4.7.5 Tegen deze Europeesrechtelijke achtergrond bezien en met inachtneming van de omstandigheid dat de parlementaire geschiedenis geen ondubbelzinnige aanwijzingen bevat dat de wetgever in bewijsrechtelijke zin verder heeft willen gaan dan met de richtlijn is beoogd, is het hof van oordeel dat art. 7:655 BW niet heeft te gelden als een bijzondere regel als bedoeld in de tweede volzin van art. 150 Rv op grond waarvan de bewijslast op [appellant] dient te rusten. Van bijzondere omstandigheden die op grond van de redelijkheid en billijkheid tot een omkering van de bewijslast zouden nopen, is het hof niet gebleken. [appellant] heeft met zijn grieven I tot en met III dan ook terecht geklaagd over de door de kantonrechter gehanteerde bewijslastverdeling. Of (en zo ja: in hoeverre) dit [appellant] baat, zal in het vervolg van deze procedure worden bezien.
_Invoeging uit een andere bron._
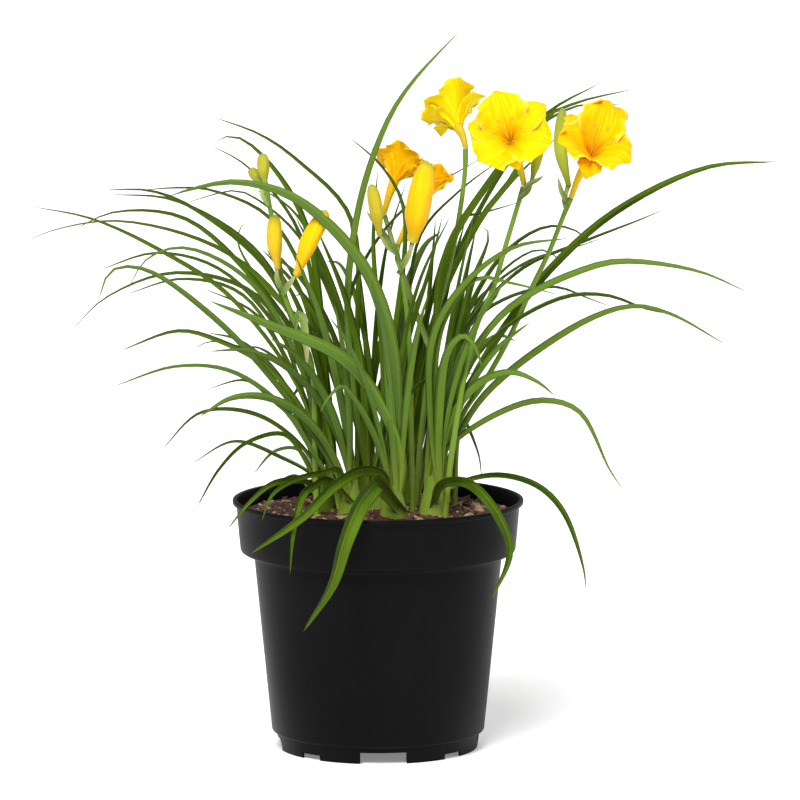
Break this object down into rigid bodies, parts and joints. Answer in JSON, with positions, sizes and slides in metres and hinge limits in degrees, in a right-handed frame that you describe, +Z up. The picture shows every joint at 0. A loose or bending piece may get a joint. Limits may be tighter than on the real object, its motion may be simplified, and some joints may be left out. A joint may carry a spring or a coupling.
{
  "type": "potted daylily plant",
  "caption": "Clump-forming daylily with arching strap leaves, yellow trumpet blooms and buds on leafless stalks, in a round nursery pot with soil.",
  "frame": {"origin": "centre of the flat disc in the middle of the pot's underside, on the pot's axis", "axes": "+Z up along the pot's axis, -Y toward the seen front, +X to the right as seen from the front"},
  "size_m": [0.573, 0.3237, 0.5484],
  "materials": {
    "pot_plastic": "moulded black plastic with a soft sheen",
    "bark_soil": "loose damp bark and peat",
    "leaf_green": "satin living leaf",
    "stem_green": "smooth living stem",
    "bud_yellow": "smooth waxy bud",
    "petal_yellow": "soft satin petal"
  },
  "bodies": {
    "root": {"pot": "pot_plastic", "soil": "bark_soil", "leaf_fan_left": "leaf_green", "leaf_fan_front_left": "leaf_green", "leaf_fan_front": "leaf_green", "leaf_fan_front_right": "leaf_green", "leaf_fan_right": "leaf_green", "leaf_fan_back_right": "leaf_green", "leaf_fan_back": "leaf_green", "leaf_fan_back_left": "leaf_green", "leaf_fan_middle": "leaf_green", "scape_left": "stem_green", "scape_middle": "stem_green", "scape_tall": "stem_green", "scape_front": "stem_green", "scape_right": "stem_green", "bud_left_upright": "bud_yellow", "bud_left_slanted": "bud_yellow", "bud_top_large": "bud_yellow", "bud_top_small": "bud_yellow", "bud_green": "bud_yellow", "bud_large": "bud_yellow", "bud_narrow": "bud_yellow", "bud_long": "bud_yellow", "bloom_front": "petal_yellow", "bloom_right": "petal_yellow", "bloom_behind": "petal_yellow", "bloom_turned": "petal_yellow", "bloom_half_open": "petal_yellow"}
  },
  "joints": []
}
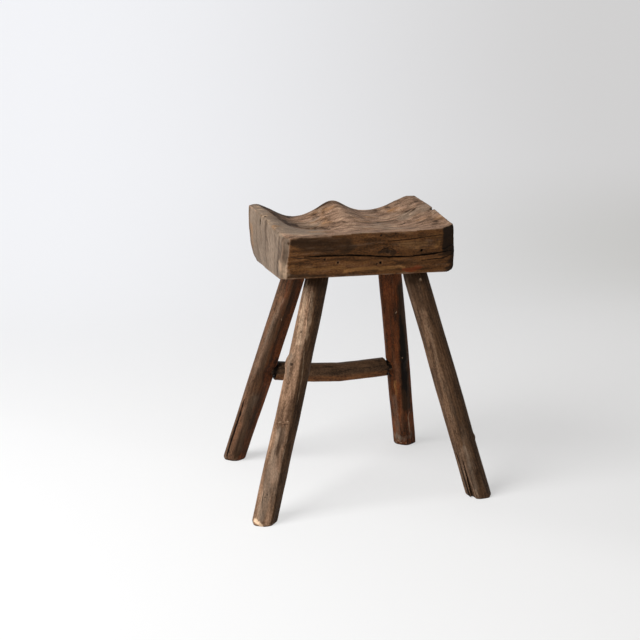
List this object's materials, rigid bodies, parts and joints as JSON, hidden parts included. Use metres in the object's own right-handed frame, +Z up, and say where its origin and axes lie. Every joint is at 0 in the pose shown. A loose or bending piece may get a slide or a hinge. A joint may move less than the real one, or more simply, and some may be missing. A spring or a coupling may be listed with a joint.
{
  "type": "stool",
  "caption": "Hand-hewn wooden saddle stool: a thick block seat carved with two scoops and a ridge, on splayed pole legs joined at the rear by a bowed stretcher.",
  "frame": {"origin": "on the floor, under the middle of the whole stool's box", "axes": "+X to the sitter's right along the seat's long side, +Y to the high back edge, +Z up"},
  "size_m": [0.4366, 0.3502, 0.507],
  "materials": {
    "seat_wood": "bare weathered hardwood, worn pale on the carved top and dark brown on the sides",
    "leg_wood": "bare weathered pole wood, hand smoothed, grey-brown",
    "rear_leg_wood": "bare weathered pole wood, darker and redder brown",
    "stretcher_wood": "bare weathered stick, grey-brown above and orange-brown below"
  },
  "bodies": {
    "root": {"seat": "seat_wood", "front_left_leg": "leg_wood", "front_right_leg": "leg_wood", "rear_left_leg": "rear_leg_wood", "rear_right_leg": "rear_leg_wood", "stretcher": "stretcher_wood"}
  },
  "joints": []
}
4.8 Alvorens nader te beslissen acht het hof het, gelet op de stellingen van partijen over en weer, aangewezen om een verschijning van partijen te bepalen voor het verstrekken van nadere inlichtingen. Ter gelegenheid van die verschijning wenst het hof in ieder geval nader door partijen te worden geïnformeerd over de betekenis die moet worden toegekend aan de vermelding van "Parttime factor 100,00" op de loonstroken.
4.9 De verschijning van partijen kan mede worden aangewend voor het beproeven van een schikking.
De beslissing
Het gerechtshof:
alvorens verder te beslissen:
beveelt een verschijning van partijen in persoon, desgewenst vergezeld van de raadslieden - tot het geven van inlichtingen en het beproeven van een schikking;
bepaalt dat deze verschijning van partijen zal worden gehouden in het Paleis van Justitie, Wilhelminaplein 1 te Leeuwarden, op een nog nader te bepalen dag en uur voor mr. R.A. Zuidema, hiertoe benoemd tot raadsheer-commissaris;
verwijst de zaak naar de rolzitting van dinsdag 4 januari 2011 voor opgave van de verhinderdata van partijen zelf en - zonodig - van hun raadslieden voor de periode van drie maanden na bovengenoemde rolzitting, waarna de raadsheer-commissaris dag en uur van de verschijning zal vaststellen;
verstaat, voor het geval één van partijen zich tijdens vorenbedoelde comparitie wenst te beroepen op de inhoud van schriftelijke bescheiden, dat deze bescheiden ter comparitie bij akte in het geding moeten worden gebracht, alsmede dat een kopie van die akte uiterlijk veertien dagen voor de datum van de comparitie moeten worden gezonden aan de griffie van het hof en aan de wederpartij;
verstaat dat de advocaat van [appellant] uiterlijk twee weken voor de verschijning zal plaatsvinden een kopie van het volledige procesdossier ter griffie van het hof doet bezorgen, bij gebreke waarvan de advocaat van [geïntimeerde] alsnog de gelegenheid heeft uiterlijk één week voor de vastgestelde datum een kopie van de processtukken over te leggen.
Aldus gewezen door mrs. K.E. Mollema, voorzitter, R.A. Zuidema en M.E.L. Fikkers, en uitgesproken door de rolraadsheer ter openbare terechtzitting van dit hof van dinsdag 14 december 2010 in bijzijn van de griffier.